→ WHAT IS BEING ASKED:
Copy every line of the material below word for word.

--- START OF INPUT RECORDS ---

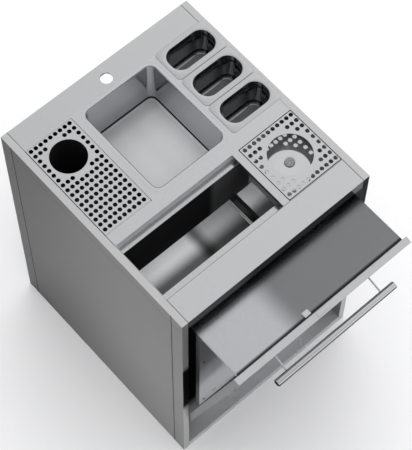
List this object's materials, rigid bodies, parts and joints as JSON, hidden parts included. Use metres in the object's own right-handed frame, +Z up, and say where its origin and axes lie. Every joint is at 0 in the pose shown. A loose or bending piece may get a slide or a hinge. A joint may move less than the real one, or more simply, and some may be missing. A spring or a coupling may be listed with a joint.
{
  "type": "bar sink with ice bin",
  "caption": "Steel bar station: sink bowl, ice bin, food pans, perforated drainer with waste chute, drip basin, and a tilt-out door with a folding shelf.",
  "frame": {"origin": "on the floor, at the middle of the cabinet's footprint, door and handle left out", "axes": "+X to the right seen from the front, +Y to the back, +Z up"},
  "size_m": [0.65, 0.9662, 0.926],
  "materials": {
    "brushed_sheet": "satin",
    "polished_steel": "polished",
    "plain_steel": "plain",
    "black_plastic": "matte",
    "insulation_foam": "rigid foam"
  },
  "bodies": {
    "cabinet": {"left_frame": "brushed_sheet", "left_panel": "brushed_sheet", "left_liner": "plain_steel", "right_frame": "brushed_sheet", "right_panel": "brushed_sheet", "right_liner": "plain_steel", "worktop": "brushed_sheet", "front_strip": "brushed_sheet", "tap_deck": "brushed_sheet", "worktop_rail": "plain_steel", "pan_rails": "plain_steel", "tap_plate": "plain_steel", "back_top_rail": "plain_steel", "back_mid_rail": "plain_steel", "base_pan": "brushed_sheet", "base_stiffener": "plain_steel", "service_panel": "brushed_sheet", "service_screws": "plain_steel", "sink_bowl": "polished_steel", "sink_waste": "plain_steel", "sink_trap": "black_plastic", "drain_header": "black_plastic", "drainer_tray": "brushed_sheet", "drainer_drain": "black_plastic", "waste_chute": "plain_steel", "drip_basin": "polished_steel", "drip_grate": "plain_steel", "drip_drain": "black_plastic", "ice_bin_liner": "polished_steel", "ice_bin_foam": "insulation_foam", "ice_bin_casing": "plain_steel", "trough_rail": "polished_steel", "ice_drain": "black_plastic", "pivot_pins": "plain_steel", "catch_magnet": "black_plastic", "stay_guide": "black_plastic"},
    "door": {"door_outer": "brushed_sheet", "door_inner": "brushed_sheet", "pivot_blocks": "black_plastic", "door_keeper": "polished_steel", "handle_bar": "polished_steel", "handle_caps": "polished_steel", "handle_posts": "polished_steel", "handle_screws": "plain_steel", "door_stay": "plain_steel", "door_hinge_leaves": "plain_steel", "hinge_rods": "polished_steel"},
    "shelf": {"shelf": "brushed_sheet", "shelf_hinge_leaves": "plain_steel", "shelf_lug": "polished_steel"},
    "pan_back": {"pan_back": "polished_steel"},
    "pan_middle": {"pan_middle": "polished_steel"},
    "pan_front": {"pan_front": "polished_steel"},
    "drainer_plate": {"drainer_plate": "brushed_sheet"},
    "drip_plate": {"drip_plate": "brushed_sheet", "drip_feet": "black_plastic"},
    "sink_strainer": {"sink_strainer": "polished_steel"},
    "waste_bin": {"waste_bin": "black_plastic"}
  },
  "joints": [
    {"name": "door_tilt", "type": "hinge", "parent": "cabinet", "child": "door", "pos_m": [0, -0.3525, 0.196], "axis": [1, 0, 0], "range_deg": [-16.05, 0]},
    {"name": "shelf_fold", "type": "hinge", "parent": "door", "child": "shelf", "pos_m": [0, -0.52318, 0.84896], "axis": [1, 0, 0], "range_deg": [-73.2, 0]},
    {"name": "pan_back_lift", "type": "slide", "parent": "cabinet", "child": "pan_back", "axis": [0, 0, 1], "range_m": [0, 0.12]},
    {"name": "pan_middle_lift", "type": "slide", "parent": "cabinet", "child": "pan_middle", "axis": [0, 0, 1], "range_m": [0, 0.12]},
    {"name": "pan_front_lift", "type": "slide", "parent": "cabinet", "child": "pan_front", "axis": [0, 0, 1], "range_m": [0, 0.12]},
    {"name": "drainer_plate_lift", "type": "slide", "parent": "cabinet", "child": "drainer_plate", "axis": [0, 0, 1], "range_m": [0, 0.05]},
    {"name": "drip_plate_lift", "type": "slide", "parent": "cabinet", "child": "drip_plate", "axis": [0, 0, 1], "range_m": [0, 0.07]},
    {"name": "sink_strainer_lift", "type": "slide", "parent": "cabinet", "child": "sink_strainer", "axis": [0, 0, 1], "range_m": [0, 0.21]},
    {"name": "waste_bin_pull", "type": "slide", "parent": "cabinet", "child": "waste_bin", "axis": [0, 1, 0], "range_m": [0, 0.3]}
  ],
  "couplings": [
    {"joint": "shelf_fold", "follows": "door_tilt", "ratio": 4.5483}
  ]
}
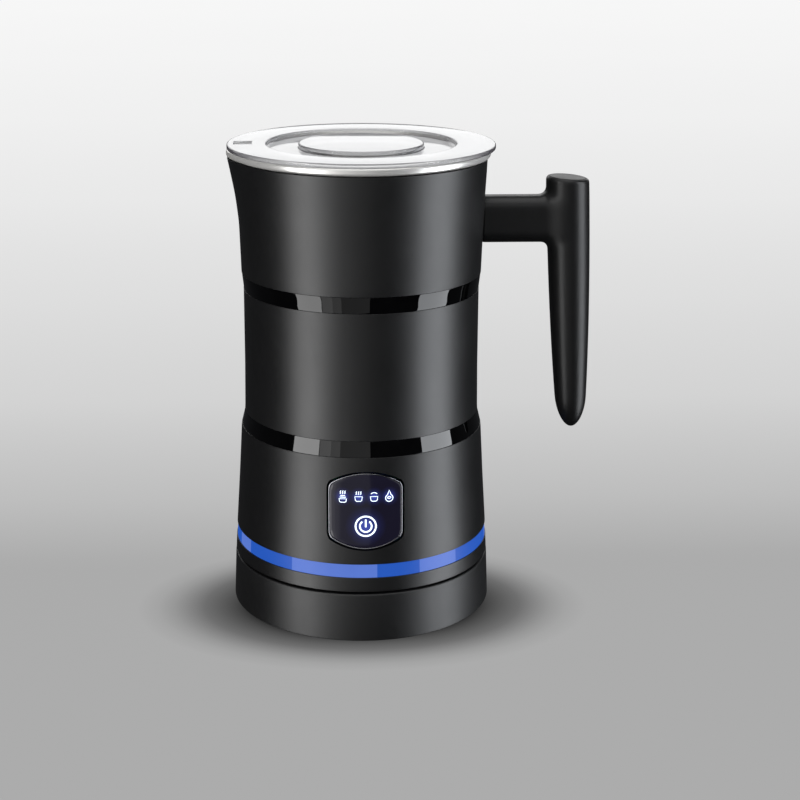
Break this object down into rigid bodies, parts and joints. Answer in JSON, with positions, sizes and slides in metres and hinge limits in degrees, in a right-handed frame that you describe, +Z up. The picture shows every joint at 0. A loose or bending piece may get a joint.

--- END OF INPUT RECORDS ---

→ WRITTEN ANSWER:
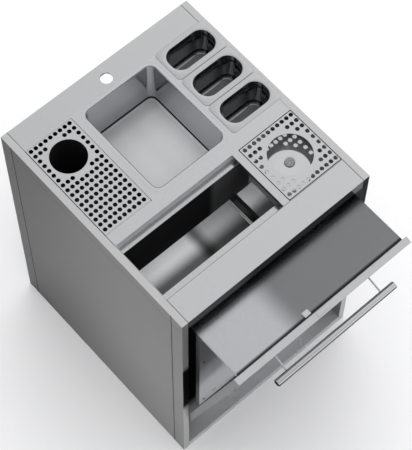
List this object's materials, rigid bodies, parts and joints as JSON, hidden parts included. Use metres in the object's own right-handed frame, +Z up, and say where its origin and axes lie. Every joint is at 0 in the pose shown. A loose or bending piece may get a slide or a hinge. A joint may move less than the real one, or more simply, and some may be missing. A spring or a coupling may be listed with a joint.
{
  "type": "bar sink with ice bin",
  "caption": "Steel bar station: sink bowl, ice bin, food pans, perforated drainer with waste chute, drip basin, and a tilt-out door with a folding shelf.",
  "frame": {"origin": "on the floor, at the middle of the cabinet's footprint, door and handle left out", "axes": "+X to the right seen from the front, +Y to the back, +Z up"},
  "size_m": [0.65, 0.9662, 0.926],
  "materials": {
    "brushed_sheet": "satin",
    "polished_steel": "polished",
    "plain_steel": "plain",
    "black_plastic": "matte",
    "insulation_foam": "rigid foam"
  },
  "bodies": {
    "cabinet": {"left_frame": "brushed_sheet", "left_panel": "brushed_sheet", "left_liner": "plain_steel", "right_frame": "brushed_sheet", "right_panel": "brushed_sheet", "right_liner": "plain_steel", "worktop": "brushed_sheet", "front_strip": "brushed_sheet", "tap_deck": "brushed_sheet", "worktop_rail": "plain_steel", "pan_rails": "plain_steel", "tap_plate": "plain_steel", "back_top_rail": "plain_steel", "back_mid_rail": "plain_steel", "base_pan": "brushed_sheet", "base_stiffener": "plain_steel", "service_panel": "brushed_sheet", "service_screws": "plain_steel", "sink_bowl": "polished_steel", "sink_waste": "plain_steel", "sink_trap": "black_plastic", "drain_header": "black_plastic", "drainer_tray": "brushed_sheet", "drainer_drain": "black_plastic", "waste_chute": "plain_steel", "drip_basin": "polished_steel", "drip_grate": "plain_steel", "drip_drain": "black_plastic", "ice_bin_liner": "polished_steel", "ice_bin_foam": "insulation_foam", "ice_bin_casing": "plain_steel", "trough_rail": "polished_steel", "ice_drain": "black_plastic", "pivot_pins": "plain_steel", "catch_magnet": "black_plastic", "stay_guide": "black_plastic"},
    "door": {"door_outer": "brushed_sheet", "door_inner": "brushed_sheet", "pivot_blocks": "black_plastic", "door_keeper": "polished_steel", "handle_bar": "polished_steel", "handle_caps": "polished_steel", "handle_posts": "polished_steel", "handle_screws": "plain_steel", "door_stay": "plain_steel", "door_hinge_leaves": "plain_steel", "hinge_rods": "polished_steel"},
    "shelf": {"shelf": "brushed_sheet", "shelf_hinge_leaves": "plain_steel", "shelf_lug": "polished_steel"},
    "pan_back": {"pan_back": "polished_steel"},
    "pan_middle": {"pan_middle": "polished_steel"},
    "pan_front": {"pan_front": "polished_steel"},
    "drainer_plate": {"drainer_plate": "brushed_sheet"},
    "drip_plate": {"drip_plate": "brushed_sheet", "drip_feet": "black_plastic"},
    "sink_strainer": {"sink_strainer": "polished_steel"},
    "waste_bin": {"waste_bin": "black_plastic"}
  },
  "joints": [
    {"name": "door_tilt", "type": "hinge", "parent": "cabinet", "child": "door", "pos_m": [0, -0.3525, 0.196], "axis": [1, 0, 0], "range_deg": [-16.05, 0]},
    {"name": "shelf_fold", "type": "hinge", "parent": "door", "child": "shelf", "pos_m": [0, -0.52318, 0.84896], "axis": [1, 0, 0], "range_deg": [-73.2, 0]},
    {"name": "pan_back_lift", "type": "slide", "parent": "cabinet", "child": "pan_back", "axis": [0, 0, 1], "range_m": [0, 0.12]},
    {"name": "pan_middle_lift", "type": "slide", "parent": "cabinet", "child": "pan_middle", "axis": [0, 0, 1], "range_m": [0, 0.12]},
    {"name": "pan_front_lift", "type": "slide", "parent": "cabinet", "child": "pan_front", "axis": [0, 0, 1], "range_m": [0, 0.12]},
    {"name": "drainer_plate_lift", "type": "slide", "parent": "cabinet", "child": "drainer_plate", "axis": [0, 0, 1], "range_m": [0, 0.05]},
    {"name": "drip_plate_lift", "type": "slide", "parent": "cabinet", "child": "drip_plate", "axis": [0, 0, 1], "range_m": [0, 0.07]},
    {"name": "sink_strainer_lift", "type": "slide", "parent": "cabinet", "child": "sink_strainer", "axis": [0, 0, 1], "range_m": [0, 0.21]},
    {"name": "waste_bin_pull", "type": "slide", "parent": "cabinet", "child": "waste_bin", "axis": [0, 1, 0], "range_m": [0, 0.3]}
  ],
  "couplings": [
    {"joint": "shelf_fold", "follows": "door_tilt", "ratio": 4.5483}
  ]
}
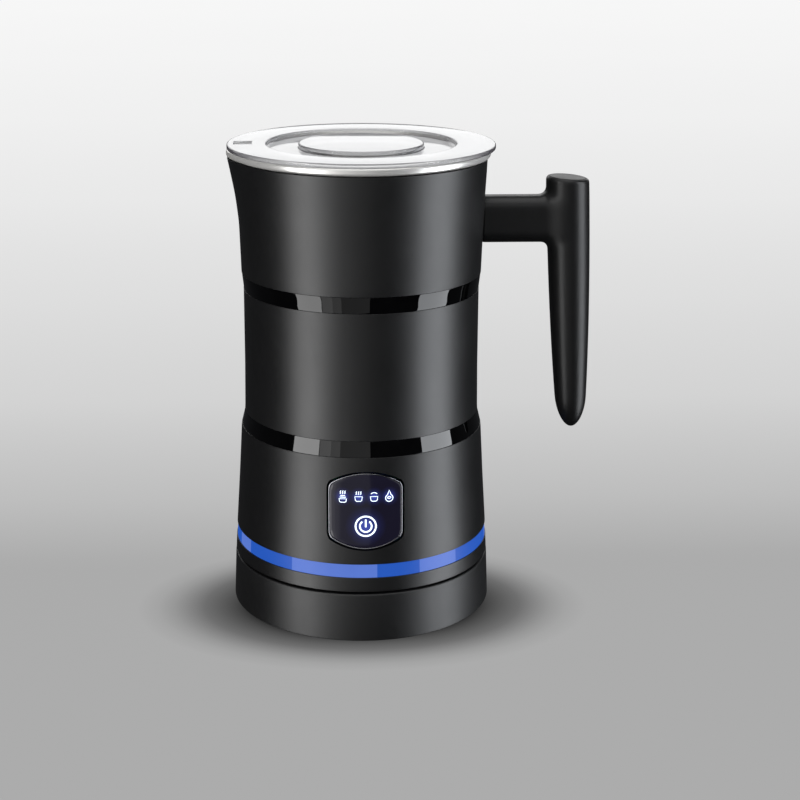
Break this object down into rigid bodies, parts and joints. Answer in JSON, with positions, sizes and slides in metres and hinge limits in degrees, in a right-handed frame that you describe, +Z up. The picture shows every joint at 0. A loose or bending piece may get a joint.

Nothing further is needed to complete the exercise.